The main application orchestrates:

- WiFi connection and management

- UDP multicast socket setup

- RTP packet reception and parsing

- Opus audio decoding

- I2S audio output via ring buffer



**Key Functions**:

- `wifi_init_sta()`: Initialize WiFi in station mode

- `setup_udp_multicast()`: Create UDP socket and join multicast group

- `get_rtp_payload()`: Parse RTP headers and extract Opus payload

- `udp_receiver_task()`: Main receiver task (runs on core 1)

- `setup_audio_pipeline()`: Initialize I2S audio output with ring buffer



### Custom Components



**logs**: Simplified logging interface

- `logi()`, `loge()`, `logw()` functions

- Consistent "PERIPHERAL_NODE" tag



**pipeline**: Audio pipeline wrapper (ESP-ADF)
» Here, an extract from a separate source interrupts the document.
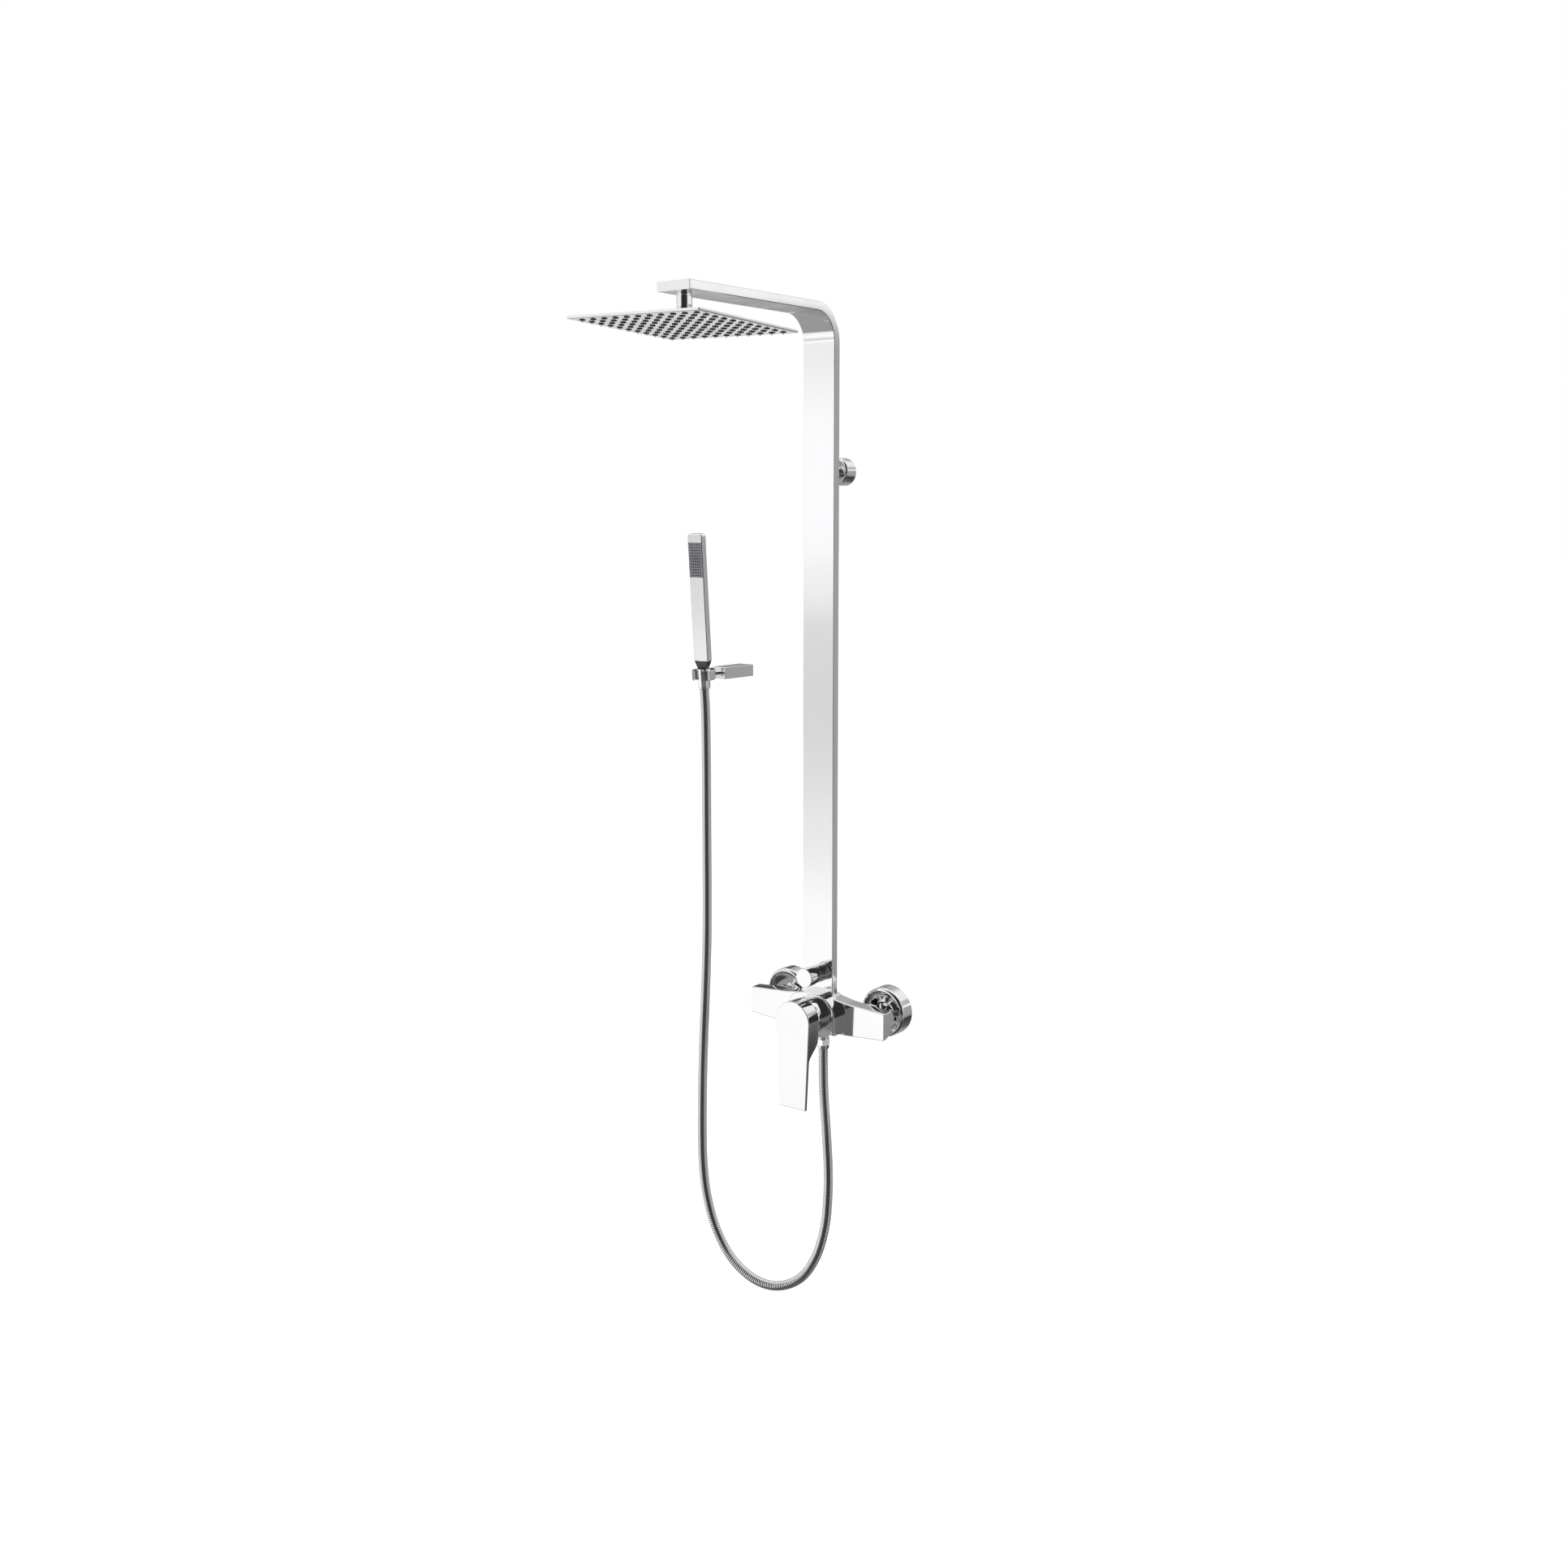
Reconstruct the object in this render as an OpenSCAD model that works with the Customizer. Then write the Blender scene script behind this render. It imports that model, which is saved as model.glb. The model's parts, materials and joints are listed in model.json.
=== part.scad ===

- Simplified API for pipeline management

- Functions for init, deinit, register, link, run, stop



## Hardware Configuration



### I2S Configuration

- **Port**: I2S_NUM_0

- **Sample Rate**: 48000 Hz (configurable)

- **Channels**: 2 (Stereo, configurable)

- **Bits per Sample**: 16-bit (configurable)

- **Mode**: Slave mode, normal I2S format



### Audio Codec (ES8388)

- **Input**: LINE1

- **Output**: All outputs enabled

- **Mode**: Decode only (playback)

- **Volume**: 100%



### Memory Configuration

- **PSRAM**: Enabled with malloc support

- **Ring Buffer**: 8KB for I2S input

- **Static Buffers**: PCM (8KB), UDP receive (512B)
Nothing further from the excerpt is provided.